My thoughts exactly Believer. I turned my back on Steroidball & it's egomaniacal, pampered cheats going on six years now, but very much enjoy minor league baseball. MLB was killed & spat upon by the cheats like Bonds, McGwire, etc. & I have no respect for MLB letting their tainted records stand. I don't miss Steroidball & find I don't waste as much time in front of tv anymore. Enjoy the players in minor league baseball before they reach the majors & get corrupted by greed, a win at all costs attitude, & greedy, arrogant owners who have no class. I won't waste another penny on MLB. It has no class or substance anymore.

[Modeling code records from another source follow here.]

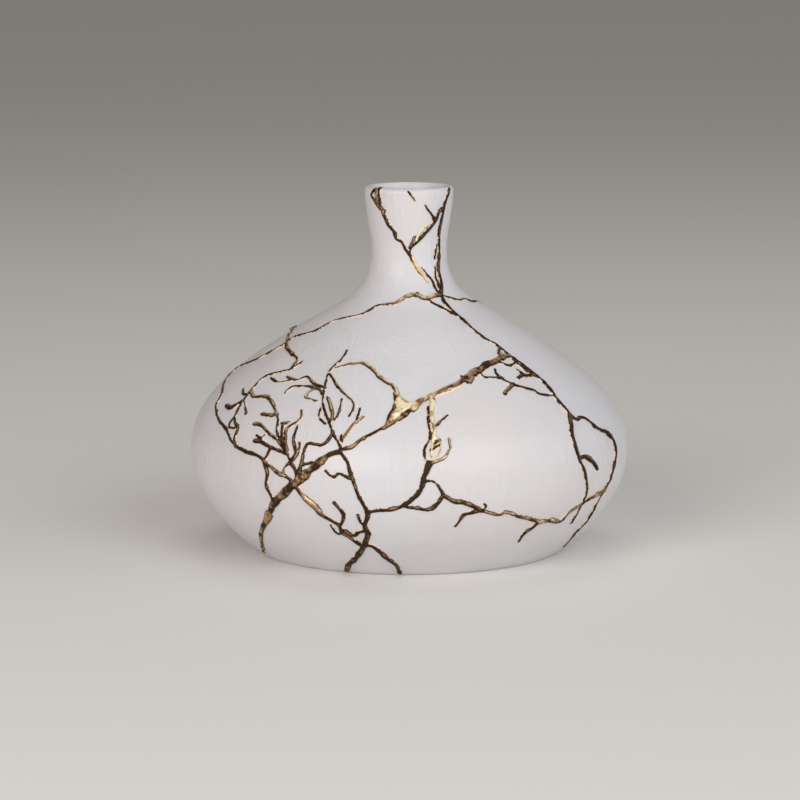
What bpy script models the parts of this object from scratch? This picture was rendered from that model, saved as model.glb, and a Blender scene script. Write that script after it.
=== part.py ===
"""Kintsugi vase: a squat thrown bottle vase, broken once and joined again with raised gold seams.

The vessel is turned about Z and stands on its foot ring at Z = 0. The front of the piece faces -Y.
A place on its outer side is given as degrees round from the front (right is positive) and as
percent of the height, so the seams stay on the surface when a size of the vessel changes.
"""
import math
import random
from collections import Counter
from typing import NamedTuple

import bmesh
import bpy
import numpy as np
from mathutils import Vector
from mathutils.geometry import delaunay_2d_cdt

# Sizes of the vessel, in metres
HEIGHT = 0.1655
FOOT_RADIUS = 0.0715
BELLY_RADIUS = 0.1000
BELLY_HEIGHT = 0.0470
SHOULDER_RADIUS = 0.0560
SHOULDER_HEIGHT = 0.0975
NECK_RADIUS = 0.0172
NECK_HEIGHT = 0.1360
RIM_RADIUS = 0.0202
BODY_WALL = 0.0050
LIP_WALL = 0.0036
FLOOR_THICKNESS = 0.0065
FLOOR_CORNER = 0.0080
FOOT_BEVEL_WIDTH = 0.0015
FOOT_BEVEL_HEIGHT = 0.0012
FOOT_RING_WIDTH = 0.0080
FOOT_RECESS = 0.0020

# Shape of the turned outline: how it leans at each station, and how far each curve handle
# reaches, as a share of the straight distance between two stations
FOOT_LEAN = math.radians(39.0)
SHOULDER_LEAN = math.radians(145.0)
RIM_LEAN = math.radians(88.5)
UPRIGHT = math.radians(90.0)
FOOT_TO_BELLY = (0.69, 0.11)
BELLY_TO_SHOULDER = (0.37, 0.22)
SHOULDER_TO_NECK = (0.44, 0.41)
NECK_TO_RIM = (0.34, 0.36)
CORNER_REACH = (0.40, 0.40)

# Facets of the vessel: sides round the axis, and rings along each stretch of the wall
SIDES = 48
OUTER_RINGS = (7, 6, 10, 4)
INNER_RINGS = (4, 4, 5, 3)
LIP_RINGS = 4
CORNER_RINGS = 3
FINE_RINGS = 60
SHARP_TURN = math.radians(40.0)
POLE_MERGE = 0.000001

# Sizes of the gold: the clear gap under it, its widths, its relief and its steps along a seam
SEAM_GAP = 0.0003
HAIR = 0.0014
FINE = 0.0019
PLAIN = 0.0024
BROAD = 0.0030
TRUNK = 0.0041
POOL = 0.0056
LOW_RELIEF = 0.0004
RELIEF_PER_WIDTH = 0.26
CREST_SHARE = 0.6
TIP_SHARE = 0.45
END_OVERLAP = 0.25
SEAM_STEP = 0.0085
SEAM_TURN = math.radians(15.0)
STRETCH_POINTS = 13
SEAM_WANDER = 0.0003
SEAM_SEED = 7

# Flat disc on which the seams are joined: its empty middle, and how near two of its points can be
CHART_MIDDLE = 0.0200
CHART_MERGE = 0.0002

# Finishes: colour, roughness and metallic value
PORCELAIN = ((0.68, 0.64, 0.65, 1.0), 0.42, 0.0)
GOLD = ((0.42, 0.29, 0.15, 1.0), 0.38, 0.9)


class Seam(NamedTuple):
    """One gold seam: its widths at the start, middle and end, and its stations."""

    widths: tuple
    stations: list


class Cut(NamedTuple):
    """A cut across a seam on the vessel's surface: its middle, its two edges and its width."""

    middle: Vector
    left: Vector
    right: Vector
    width: float


# Places where seams meet: degrees from the front, percent of the height
RIM_LEFT = (-48, 99)
RIM_RIGHT = (59, 99)
NECK_FORK = (0, 82)
NECK_SPLIT = (50.5, 93.5)
NECK_FOOT = (35, 71)
LEFT_TURN = (-91, 48)
STRAND_TURN = (-82, 60)
LEFT_HIP = (-51, 34)
LEFT_KNEE = (-39, 30.5)
TRUNK_ELBOW = (-36, 20.5)
TRUNK_CROSS = (-28.5, 27)
LADDER_TOP = (-20.5, 40)
HUB = (-31, 32.5)
CENTRE_FOOT = (-11, 19.5)
BASE_KNOT = (-13, 9)
LEAF_MEET = (-28, 49)
BRIGHT_POOL = (-1.5, 45.5)
STEM_TOP = (7.5, 49)
STEM_FOOT = (5, 33.5)
LOWER_MEET = (-1, 22.5)
LOWER_TURN = (18, 20.5)
LOWER_BRANCH = (37, 15)
TRUNK_END = (44.5, 58.5)
LOW_LINE_END = (50, 46.5)
RIGHT_FORK = (50.5, 42.5)
INNER_FOOT = (52, 18)
OUTER_TURN = (66, 34.5)
OUTER_FOOT = (62, 20.5)
BACK_LEFT = (-113, 47)
BACK_STRAND = (-132, 49)
BACK_MIDDLE = (-152, 53)
BACK_RIGHT = (122, 46)
BACK_TOP = (172, 49)

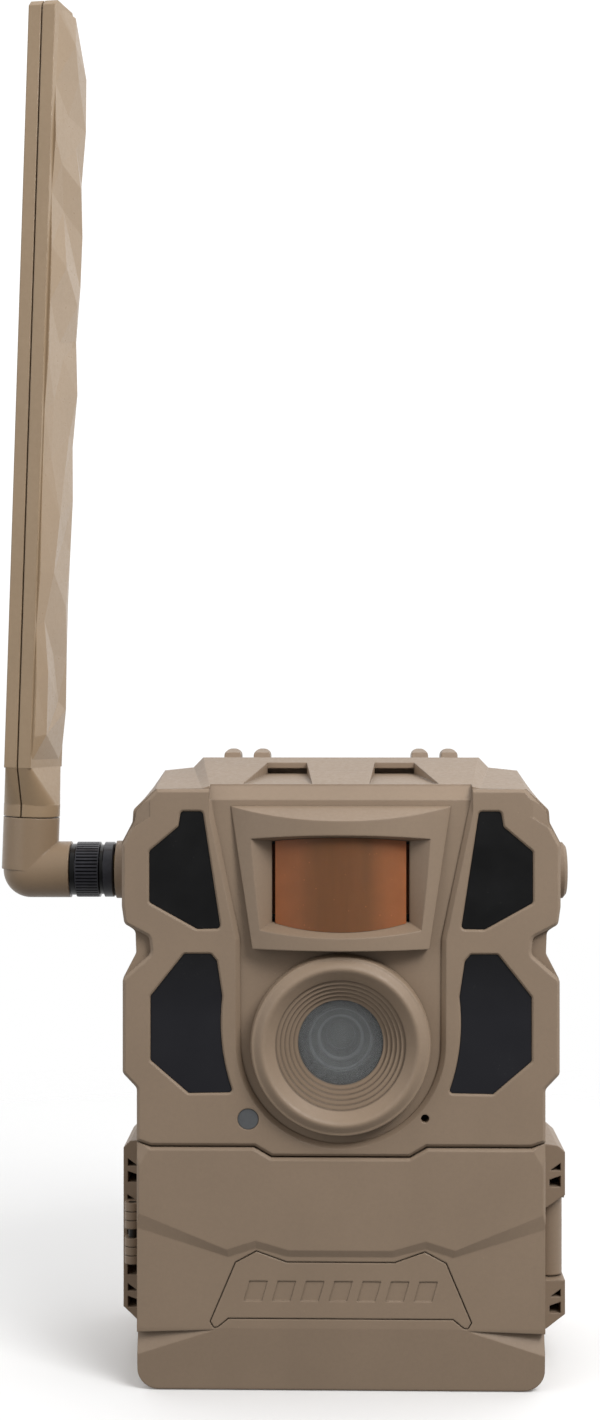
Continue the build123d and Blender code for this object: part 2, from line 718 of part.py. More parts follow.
BARREL_R = 3.2
with BuildPart() as latch_lever:
    with BuildSketch(Plane.XY.offset(MIDDLE_BOTTOM + GAP)):
        with Locations((LATCH_X, LATCH_Y)):
            Circle(BARREL_R)
        with Locations((LATCH_X + 1.9, LATCH_Y + 8.4)):
            Rectangle(2.2, 16.8)
        with Locations((LATCH_X, LATCH_Y)):
            Circle(LATCH_PIN_R + RUNNING, mode=Mode.SUBTRACT)
    extrude(amount=MIDDLE_TOP - MIDDLE_BOTTOM - 2 * GAP)
    fillet(latch_lever.edges().filter_by(Axis.Z).sort_by(Axis.Y)[-2:], 0.9)
    # Finger grooves at the free end of the thumb tab.
    for row in range(4):
        with Locations((LATCH_X + 3.2, LATCH_Y + 15.0 - 2.2 * row, 31.7)):
            Box(0.8, 1.0, 15.0, mode=Mode.SUBTRACT)
save(latch_lever, "latch_lever")

# ---- Lens group --------------------------------------------------------------------------------------

LENS_PLANE = Plane.XY.offset(LENS_Z)
LENS_AXIS = Axis((0, 0, LENS_Z), (0, 1, 0))
SEAT_Y = FRONT + PANEL_STEP
RIM_CREST = -41.2
STEP_COUNT = 5
STEP_R = 1.05
STEP_DEPTH = 0.9
FIRST_STEP_R = 15.5
FIRST_STEP_Y = -38.5
LIP_R = FIRST_STEP_R - STEP_COUNT * STEP_R
LIP_Y = FIRST_STEP_Y + STEP_COUNT * STEP_DEPTH
WINDOW_FRONT = LIP_Y + 0.6
WINDOW_R = 11.3
WINDOW_THICKNESS = 1.5
SEAL_BACK = WINDOW_FRONT + 2.2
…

Gerald Stephens| 8.7.10 @ 3:19PM

FLASH…KAGAN CHALLENGED for PERJURY

Larry Klayman, constitutional scholar, attorney, and author of WHORES: Why and How I Came to Fight the Establishment acted in the matter of Elena Kagan by filing a complaint before the U.S. Supreme Court.

July 28, 2010

Clerk of the Court
U.S. Supreme Court
1 First Street, N.E.
Washington, D.C. 20543

R: COMPLAINT TO DISBAR ELENA KAGAN FROM PRACTICE BEFORE THE U.S. SUPREME COURT AND FOR REFERRAL TO THE U.S. JUSTICE DEPARTMENT FOR CRIMINAL INVESTIGATION AND FOR OBSTRUCTION OF JUSTICE.

The full complaint is found at www FreedomWatchUSA.org If ever there was an apple cart overturned, this is the BIG ONE!

Padoux| 8.7.10 @ 7:55PM

As a NO Saints fan I cn say we have found a player, Dru Brees worthy of hero worship, in the NFL. He may not become a legend, that's too early too tell, but his on the field play and off the field work places him in the hero column. Many players in all pro sports are spoiled self promoters, fickle in their effort, and behave badly, sometimes criminally off the field. that's why it's so great to have a true football hero like Brees to look up to.

Believer| 8.8.10 @ 7:42PM

This is the first time I have ever been copied by a pair of athletic shoes, but it's O.K. I dont mind.

The Bishop| 8.9.10 @ 6:16AM

Major league baseball lost it's lustre for me when they expanded from eight teams to a league. Major was diluted by minor and it lost excellence. Long live Nellie Fox and the 1959White Sox!

scotchieguy| 8.9.10 @ 11:00AM

The reason the baseball yawned at 600 was entirely due to the steroid era. Ty Cobb was the biggest punk, but people respected him, and his skills as a player. Baseball is the only sport where records really matter. Quick, who has the most TDs? No one cares about stats in football. The steroid era did one thing unthinkable to old-time fans--it took the record book and made it meaningless. Asterisk or not, no one can honestly compare today's players w/ yesterdays's. 600 is the new 400--Big bleeping deal!